Copy out precisely the lines beginning at the line that contains "Turn this picture" and ending at the line that contains "RINGS = (0.0, 0.3, 0.66, 1.0)", including both.
━━━━━ STORED ROWS ━━━━━
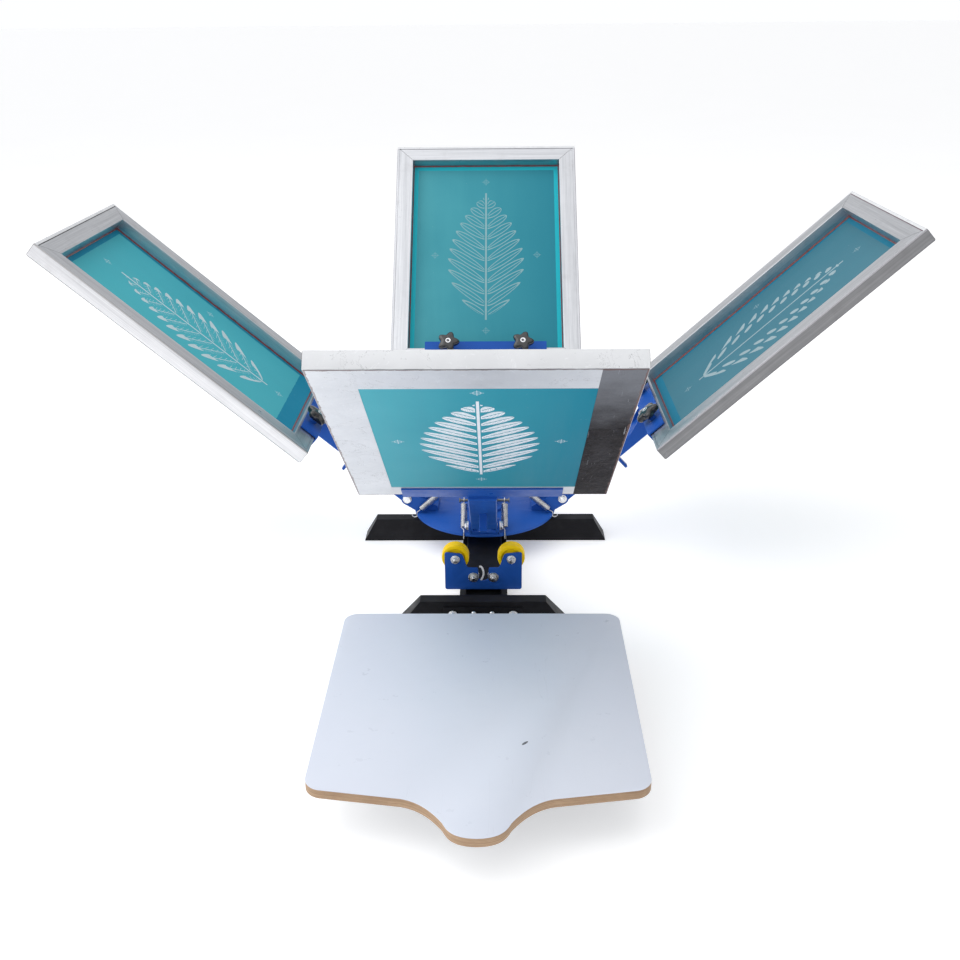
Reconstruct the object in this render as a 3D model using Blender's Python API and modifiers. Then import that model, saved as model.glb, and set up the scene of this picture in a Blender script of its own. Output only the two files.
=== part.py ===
# Tabletop screen printing carousel: four sprung screen heads on a turntable,
# one printing platen, and a registration gate with two guide rollers.
# Metres, +Z up. The turntable axis is vertical through the "press" empty, +Y
# points away from the printer, and the platen lies on the -Y side.
import math

import bmesh
import bpy
from mathutils import Matrix, Vector

# ---------------------------------------------------------------- dimensions
GAP = 0.0003                    # running gap between touching pieces

# place of the turntable axis, so that the origin is under the middle of the press
AXIS_X, AXIS_Y = 0.00762, 0.16991

# screens
FRAME_W = 0.457                 # across
FRAME_L = 0.624                 # from the clamp outwards
FRAME_T = 0.027                 # profile height
FRAME_B = 0.041                 # profile width
FRAME_WALL = 0.0022
MESH_T = 0.0005
MESH_INSET = 0.002

# heads: pivot place seen from the turntable axis, and the arm
PIVOT_R = 0.168
PIVOT_Z = 0.0895
ARM_REACH = 0.2507              # pivot to the hinge edge of the screen frame
SCREEN_DROP = -0.002            # underside of the screen below the pivot, lowered
RAISE = {"front": 38.5, "right": 42.5, "back": 46.5, "left": 41.0}
AZIMUTH = {"front": 180.0, "right": -90.0, "back": 0.0, "left": 90.0}
ARM_W, ARM_H, ARM_WALL = 0.054, 0.025, 0.003
CLAMP_HALF = 0.146
CLAMP_T = 0.003
CLAMP_LOW_DEPTH = 0.044
# per head: depth of the clamp's upper jaw, knob centre beyond the frame's end,
# and extra height of the threaded boss below the knob
JAW = {"front": (0.036, 0.018, 0.0), "right": (0.036, 0.018, 0.0),
       "back": (0.056, 0.038, 0.014), "left": (0.036, 0.018, 0.0)}
KNOB_X = 0.0885
TAIL_Y, TAIL_Z = -0.0423, 0.065  # spring rod, from the pivot, arm lowered
ROD_R, ROD_HALF = 0.003, 0.051
SPRING_X = 0.0425
SPRING_OD, SPRING_WIRE = 0.0120, 0.0022
HOOK_R = 0.1465                 # hook holes in the turntable

# turntable
DISC_R, DISC_T, DISC_TOP = 0.1535, 0.006, 0.0615
SHAFT_R = 0.015

# registration gate
GATE_Y, GATE_T = -0.3168, 0.004
ROLLER_R, ROLLER_L = 0.0265, 0.024
ROLLER_X, ROLLER_Z = 0.0541, 0.0882
BEARING_R, BEARING_L = 0.011, 0.007
BEARING_X, BEARING_Z = 0.0192, 0.0498
TONGUE_W, TONGUE_T = 0.0146, 0.006

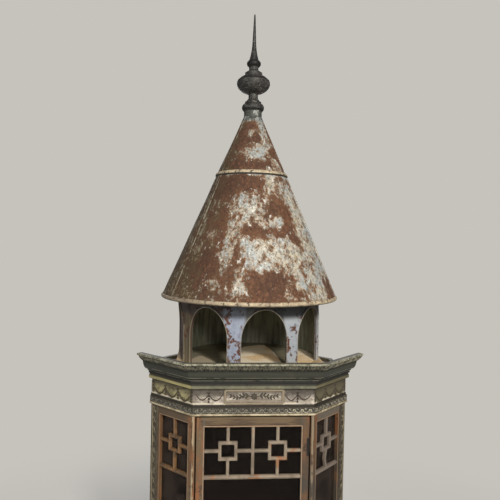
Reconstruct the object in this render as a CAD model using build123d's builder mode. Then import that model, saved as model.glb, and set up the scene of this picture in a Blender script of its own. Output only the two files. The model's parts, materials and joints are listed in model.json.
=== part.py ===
"""A conical cupola on an open arcade, standing on a glazed cabinet with canted corners.

Millimetres. The origin is on the floor, on the upright axis. The front faces -Y.
"""
import os
from math import acos, asin, cos, degrees, hypot, pi, radians, sin, tan

from build123d import *

# Plan of the cabinet: an octagon with canted corners
half_width = 320.0
half_depth = 252.0
cant = 135.0
wall = 20.0

# Heights of the cabinet's stages, from the floor up
plinth_height = 85.0
base_moulding_height = 40.0
body_height = 863.0
architrave_height = 32.0
frieze_height = 52.0
cornice_height = 88.0

# Plinth, boards and base moulding
plinth_projection = 15.0
base_moulding_projection = 12.0
base_moulding_toe = 12.0
base_moulding_neck = 2.0
base_moulding_neck_height = 5.0
base_moulding_ledge = 15.0
floor_board_thickness = 15.0
ceiling_board_thickness = 12.0
top_board_thickness = 20.0

# Cornice, frieze and architrave mouldings
cornice_projection = 64.0
cornice_lip_width = 20.0
cornice_lip_height = 6.0
cornice_leaf_height = 20.0
cornice_leaf_depth = 23.0
cornice_fascia_height = 18.0
cornice_fascia_projection = 10.0
cornice_fillet_height = 4.0
cornice_fillet_projection = 5.0
cornice_cove_foot = 13.0
cornice_seat = 6.0
cornice_cap_height = 10.0
tablet_width = 186.0
tablet_height = 48.0
tablet_border = 9.0
tablet_relief = 4.0
architrave_bead = 7.0
architrave_band_projection = 5.0
architrave_fillet_height = 7.0
architrave_fillet_projection = 2.0

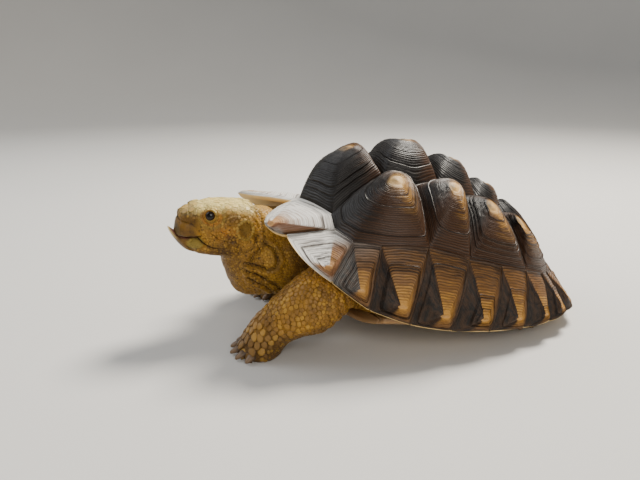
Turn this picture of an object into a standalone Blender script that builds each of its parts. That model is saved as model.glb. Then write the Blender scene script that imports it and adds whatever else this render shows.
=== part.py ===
"""Sulcata tortoise: shell of separate horny scutes over one body, with head, neck, legs and tail."""

import math

import bmesh
import bpy
import numpy as np
from mathutils import Vector

# Lengths are in millimetres; the builders turn them into metres.
MM = 0.001
NAME = "sulcata_tortoise"

# The shell is laid out level, then pitched nose-up, lifted and centred.
PITCH = math.radians(8.9)
LIFT = 29.0
CENTRE_Y = 36.54

# Horn thickness, and the clearances between touching solids.
HORN = 5.0
SHRINK = 0.16
BODY_CLEARANCE = 1.2
BELLY_CLEARANCE = 1.4
GAP = 0.3
DOME_RADIUS = 170.0
SEAM_STEPS = 2
RIM_STEPS = 3
RINGS = (0.0, 0.3, 0.66, 1.0)

# Where each marginal seam leaves the costals and the vertebrals (x, y, z, front to rear).
INNER_EDGE = (
    (0, -154, 103), (69, -128, 85), (98, -117, 80), (114, -91, 82), (127, -42, 87),
    (131, 8, 78), (129, 52, 72), (121, 92, 66), (107, 127, 60), (87, 149, 57),
    (64, 167, 57), (34, 181, 60), (0, 185, 62),
)
# Where the same seams reach the free rim, and how far each bows outward on the way.
RIM_EDGE = (
    (0, -163, 100), (78, -187, 77), (125, -145, 42), (141, -105, 19), (146, -58, 6),
    (149, -10, 1), (149, 40, 1), (146, 86, 5), (137, 128, 10), (119, 163, 16),
    (92, 192, 20), (48, 208, 20), (0, 213, 16),
)
SEAM_BOW = (0, 0, 2, 5, 6, 6, 6, 4, 0, -3, -4, -4, -3)
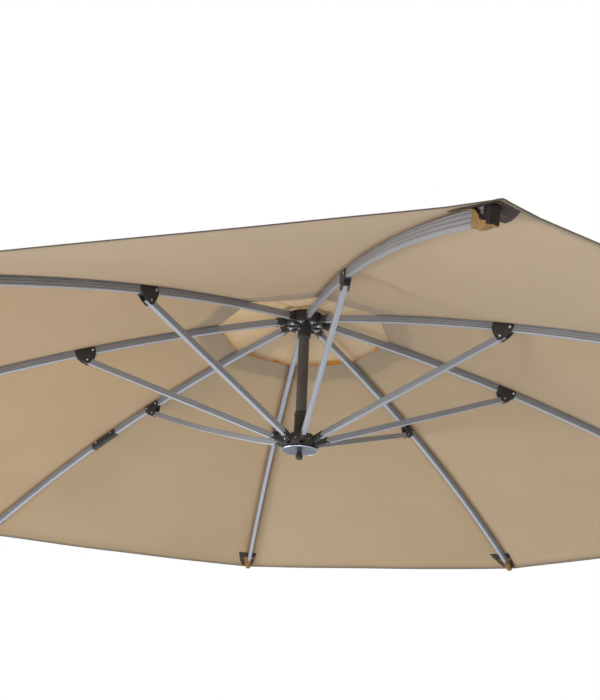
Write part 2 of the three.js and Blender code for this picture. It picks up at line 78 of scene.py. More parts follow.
━━━━━
→ **SOLUTION**
Turn this picture of an object into a standalone Blender script that builds each of its parts. That model is saved as model.glb. Then write the Blender scene script that imports it and adds whatever else this render shows.
=== part.py ===
"""Sulcata tortoise: shell of separate horny scutes over one body, with head, neck, legs and tail."""

import math

import bmesh
import bpy
import numpy as np
from mathutils import Vector

# Lengths are in millimetres; the builders turn them into metres.
MM = 0.001
NAME = "sulcata_tortoise"

# The shell is laid out level, then pitched nose-up, lifted and centred.
PITCH = math.radians(8.9)
LIFT = 29.0
CENTRE_Y = 36.54

# Horn thickness, and the clearances between touching solids.
HORN = 5.0
SHRINK = 0.16
BODY_CLEARANCE = 1.2
BELLY_CLEARANCE = 1.4
GAP = 0.3
DOME_RADIUS = 170.0
SEAM_STEPS = 2
RIM_STEPS = 3
RINGS = (0.0, 0.3, 0.66, 1.0)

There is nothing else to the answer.